I would argue that you should not switch to scripts but use Jupyter Notebooks as they are, a tool to use alongside scripts.
Using Jupyter Notebooks alongside scrips allows for synergy
In this article, I will go through several reasons why Jupyter Notebooks are not as bad as some might think. Here, I will be focusing on its advantages, use cases, and potential role in your tech stack.
1. They are great for exploration
Jupyter Notebooks are an amazing tool for exploration purposes. It allows you to quickly and, most importantly, interactively go through your data, create some visualizations, and calculate results all in one go.
Tools like pandas profiling help you increase the usefulness of Jupyter Notebooks as an exploration tool as quickly creates an overview of what can be found in the data.
Due to its interactive nature, you can then continue delving into the data and create visualizations of your own to complement the profile.
2. They can be used for developing code
One of the main concerns I hear regarding Jupyter is that it encourages bad coding practices. Indeed, if you are not careful Jupyter Notebooks can lead to polluting the global namespace, difficult source control, and issues with reproducibility if you do not run the notebooks in a linear fashion.
If they are used inappropriately, these are major concerns. However, that simply means that you should be more careful when using Jupyter Notebooks and understand how you can improve upon your workflow.
To improve the workflow and prevent those issues, there is one thing that typically solves most of these issues: packaging your code.
Use functions and classes where appropriate in a linear fashion
If you package your code in a .py *file or even a *pip installable package, you can then load that code in your Jupyter Notebook and continue developing.
%load_ext autoreload # Load the extension
%autoreload 2 # Autoreload all modules
%autoreload allow you to reload modules before executing your code.

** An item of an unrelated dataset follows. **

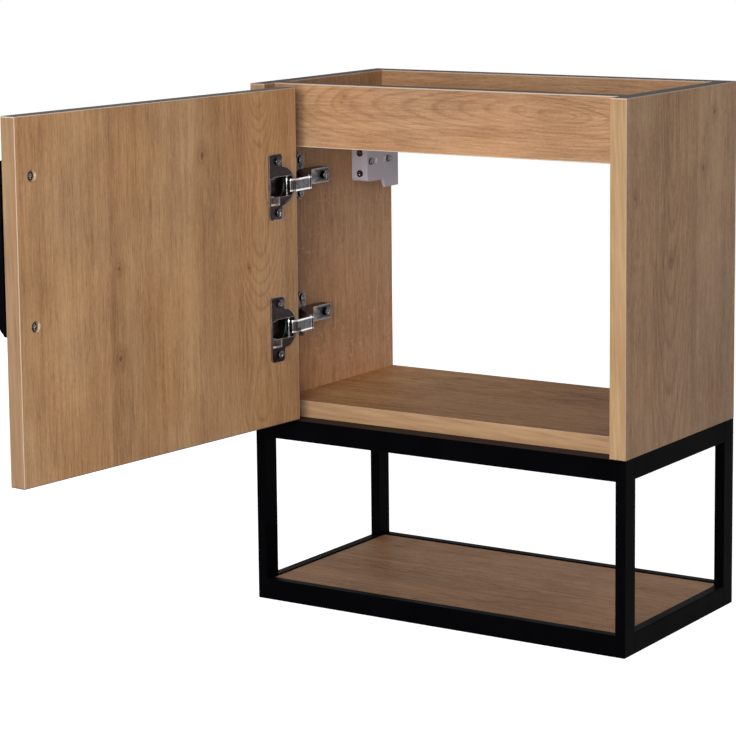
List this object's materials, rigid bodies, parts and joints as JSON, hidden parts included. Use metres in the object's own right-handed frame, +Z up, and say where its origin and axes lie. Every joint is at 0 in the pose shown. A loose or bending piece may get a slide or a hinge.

Put this at the beginning of your notebook and all functions and classes loaded are updated every time you execute a cell.
Moreover, with Jupyter Lab, notebooks are getting more and more similar to proper IDEs.
3. They are the perfect communication tool
To me, Jupyter Notebooks are ideal for communication purposes such as tutorials, presentations, and explaining algorithms. Users can use it to hide code, show visualizations, embed videos, interactively demonstrate results, and much more!
For example, whenever I create a package I make sure to include a set of Jupyter Notebooks that contain several tutorials on how to use the package. This eases sharing notebooks between colleagues, especially if you have taken the time to make it a nicely understandable document.
Personally, I am a fan of Voila and Fastpages. Voila allows you to render live versions of Jupyter Notebooks with interactive widgets. Fastpages is a blogging platform with support Jupyter Notebook that can be used as documentation.
4. They have a low barrier of entry
Jupyter Notebooks have an extremely low barrier of entry. Their interactive nature combined with their simple-to-use interface allows users to quickly start programming. They make exploring and visualizing your data a breeze.
This is especially helpful to those who are not primarily programmers but do have the need to additionally perform some analyses, such as Scientists in different fields.
As expected, there are a bunch of extensions that can lower this barrier even further!
Starting off with Jupyterhub, a tool that can create multiple instances of the single-user Jupyter Notebook server. In practice, you can offer notebook servers to a class of students. I have used it myself during my studies and had a blast using it!
Keeping in line with the academic environment, nbgrader allows teachers to easily assign and grade Jupyter Notebooks.
5. Plugins/extensions/tool can supercharge Jupyter
As you might have noticed from the above paragraphs, there is a huge amount of extensions out there that can improve upon your Jupyter Notebook workflow.
These extensions allow you to compensate for any disadvantages of Jupyter Notebooks and turn them into strengths!
Below, I will list an overview of extensions that I mentioned before, but I will also add some that I believe could be of great benefit to you.
Widgets & Visualizations
Using widget- and visualization extensions can make it a breeze to quickly visualize and explore your data. pandas-profiling and D-Tale are great tools for creating a nice overview of your data whereas ipywidgets and ipyvolume make it possible to further extend those capabilities.
For development, tools like papermill, nbdev, and nbdime allow for more reproducibility and richer features. They include the possibility to develop packages in Jupyter Notebooks and even apply unit testing where necessary.
Although Jupyter Notebooks are not meant for creating production-grade code, these extensions definitely help users approach that.
We can publish Jupyter Notebooks with extensions like Voila and Fastpages to render live versions. This makes it possible to communicate our results whilst allowing colleagues to experiment with them.
We can even take it one step further by converting Jupyter Notebooks in formats that might be better suited for your use case. Take nbconvert, for example, which converts Jupyter Notebooks to pdf, HTML, and even LaTeX!